start

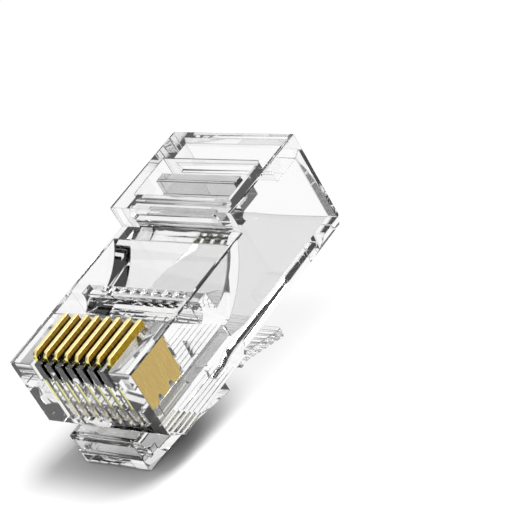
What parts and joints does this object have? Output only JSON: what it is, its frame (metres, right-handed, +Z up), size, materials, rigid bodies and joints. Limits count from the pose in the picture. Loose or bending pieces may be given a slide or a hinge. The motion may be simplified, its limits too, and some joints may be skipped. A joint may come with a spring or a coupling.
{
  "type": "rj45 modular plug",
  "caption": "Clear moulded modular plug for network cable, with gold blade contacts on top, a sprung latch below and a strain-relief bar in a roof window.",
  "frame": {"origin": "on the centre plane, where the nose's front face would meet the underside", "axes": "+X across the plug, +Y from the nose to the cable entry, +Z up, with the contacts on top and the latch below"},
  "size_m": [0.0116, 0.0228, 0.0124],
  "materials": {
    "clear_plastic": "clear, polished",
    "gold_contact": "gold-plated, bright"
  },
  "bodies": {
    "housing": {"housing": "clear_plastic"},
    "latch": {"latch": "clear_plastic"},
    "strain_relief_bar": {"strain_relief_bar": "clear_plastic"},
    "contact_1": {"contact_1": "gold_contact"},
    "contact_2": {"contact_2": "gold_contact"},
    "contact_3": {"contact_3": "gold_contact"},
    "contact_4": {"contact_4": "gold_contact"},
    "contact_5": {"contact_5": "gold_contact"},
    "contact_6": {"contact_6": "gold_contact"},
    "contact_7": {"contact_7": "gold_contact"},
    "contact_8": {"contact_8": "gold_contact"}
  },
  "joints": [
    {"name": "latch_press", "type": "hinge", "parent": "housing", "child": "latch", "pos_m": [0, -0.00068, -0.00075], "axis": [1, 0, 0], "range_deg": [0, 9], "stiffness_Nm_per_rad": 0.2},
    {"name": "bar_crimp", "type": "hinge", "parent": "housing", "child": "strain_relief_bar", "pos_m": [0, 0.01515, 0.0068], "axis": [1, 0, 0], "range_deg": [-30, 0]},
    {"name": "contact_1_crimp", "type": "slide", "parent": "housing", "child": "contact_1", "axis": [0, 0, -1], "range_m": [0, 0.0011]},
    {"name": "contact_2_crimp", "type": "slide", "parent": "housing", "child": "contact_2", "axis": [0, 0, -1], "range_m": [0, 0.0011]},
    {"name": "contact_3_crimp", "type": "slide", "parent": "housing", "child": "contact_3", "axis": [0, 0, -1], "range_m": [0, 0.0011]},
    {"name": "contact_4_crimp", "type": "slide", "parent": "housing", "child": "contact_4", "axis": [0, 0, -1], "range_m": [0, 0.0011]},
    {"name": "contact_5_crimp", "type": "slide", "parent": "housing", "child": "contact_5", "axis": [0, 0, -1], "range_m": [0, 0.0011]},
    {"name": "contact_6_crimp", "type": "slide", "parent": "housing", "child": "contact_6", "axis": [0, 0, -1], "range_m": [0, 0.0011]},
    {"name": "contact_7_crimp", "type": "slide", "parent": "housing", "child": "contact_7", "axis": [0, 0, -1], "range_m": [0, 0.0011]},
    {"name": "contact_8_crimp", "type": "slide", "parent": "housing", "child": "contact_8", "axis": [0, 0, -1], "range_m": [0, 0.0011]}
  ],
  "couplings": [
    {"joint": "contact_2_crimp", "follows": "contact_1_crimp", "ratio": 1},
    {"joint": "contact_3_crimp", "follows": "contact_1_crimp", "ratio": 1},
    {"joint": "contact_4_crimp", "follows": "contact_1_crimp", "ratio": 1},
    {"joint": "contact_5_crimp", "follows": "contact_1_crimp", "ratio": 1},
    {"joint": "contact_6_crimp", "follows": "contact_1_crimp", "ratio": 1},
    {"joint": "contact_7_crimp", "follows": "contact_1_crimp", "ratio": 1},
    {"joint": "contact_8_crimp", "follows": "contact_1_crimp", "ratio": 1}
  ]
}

end

> _Exercise brief_
Write the data back out verbatim.

> _Solution for this exercise_
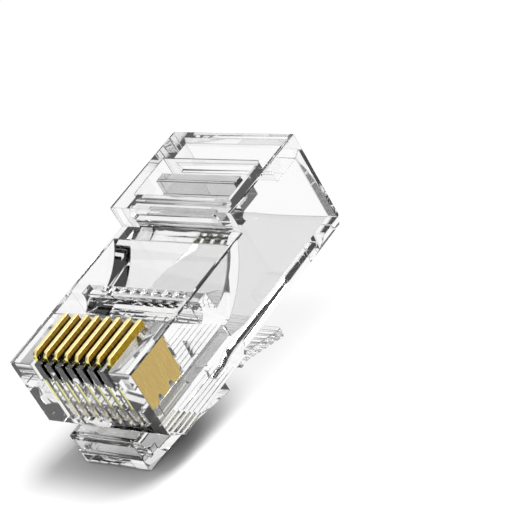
What parts and joints does this object have? Output only JSON: what it is, its frame (metres, right-handed, +Z up), size, materials, rigid bodies and joints. Limits count from the pose in the picture. Loose or bending pieces may be given a slide or a hinge. The motion may be simplified, its limits too, and some joints may be skipped. A joint may come with a spring or a coupling.
{
  "type": "rj45 modular plug",
  "caption": "Clear moulded modular plug for network cable, with gold blade contacts on top, a sprung latch below and a strain-relief bar in a roof window.",
  "frame": {"origin": "on the centre plane, where the nose's front face would meet the underside", "axes": "+X across the plug, +Y from the nose to the cable entry, +Z up, with the contacts on top and the latch below"},
  "size_m": [0.0116, 0.0228, 0.0124],
  "materials": {
    "clear_plastic": "clear, polished",
    "gold_contact": "gold-plated, bright"
  },
  "bodies": {
    "housing": {"housing": "clear_plastic"},
    "latch": {"latch": "clear_plastic"},
    "strain_relief_bar": {"strain_relief_bar": "clear_plastic"},
    "contact_1": {"contact_1": "gold_contact"},
    "contact_2": {"contact_2": "gold_contact"},
    "contact_3": {"contact_3": "gold_contact"},
    "contact_4": {"contact_4": "gold_contact"},
    "contact_5": {"contact_5": "gold_contact"},
    "contact_6": {"contact_6": "gold_contact"},
    "contact_7": {"contact_7": "gold_contact"},
    "contact_8": {"contact_8": "gold_contact"}
  },
  "joints": [
    {"name": "latch_press", "type": "hinge", "parent": "housing", "child": "latch", "pos_m": [0, -0.00068, -0.00075], "axis": [1, 0, 0], "range_deg": [0, 9], "stiffness_Nm_per_rad": 0.2},
    {"name": "bar_crimp", "type": "hinge", "parent": "housing", "child": "strain_relief_bar", "pos_m": [0, 0.01515, 0.0068], "axis": [1, 0, 0], "range_deg": [-30, 0]},
    {"name": "contact_1_crimp", "type": "slide", "parent": "housing", "child": "contact_1", "axis": [0, 0, -1], "range_m": [0, 0.0011]},
    {"name": "contact_2_crimp", "type": "slide", "parent": "housing", "child": "contact_2", "axis": [0, 0, -1], "range_m": [0, 0.0011]},
    {"name": "contact_3_crimp", "type": "slide", "parent": "housing", "child": "contact_3", "axis": [0, 0, -1], "range_m": [0, 0.0011]},
    {"name": "contact_4_crimp", "type": "slide", "parent": "housing", "child": "contact_4", "axis": [0, 0, -1], "range_m": [0, 0.0011]},
    {"name": "contact_5_crimp", "type": "slide", "parent": "housing", "child": "contact_5", "axis": [0, 0, -1], "range_m": [0, 0.0011]},
    {"name": "contact_6_crimp", "type": "slide", "parent": "housing", "child": "contact_6", "axis": [0, 0, -1], "range_m": [0, 0.0011]},
    {"name": "contact_7_crimp", "type": "slide", "parent": "housing", "child": "contact_7", "axis": [0, 0, -1], "range_m": [0, 0.0011]},
    {"name": "contact_8_crimp", "type": "slide", "parent": "housing", "child": "contact_8", "axis": [0, 0, -1], "range_m": [0, 0.0011]}
  ],
  "couplings": [
    {"joint": "contact_2_crimp", "follows": "contact_1_crimp", "ratio": 1},
    {"joint": "contact_3_crimp", "follows": "contact_1_crimp", "ratio": 1},
    {"joint": "contact_4_crimp", "follows": "contact_1_crimp", "ratio": 1},
    {"joint": "contact_5_crimp", "follows": "contact_1_crimp", "ratio": 1},
    {"joint": "contact_6_crimp", "follows": "contact_1_crimp", "ratio": 1},
    {"joint": "contact_7_crimp", "follows": "contact_1_crimp", "ratio": 1},
    {"joint": "contact_8_crimp", "follows": "contact_1_crimp", "ratio": 1}
  ]
}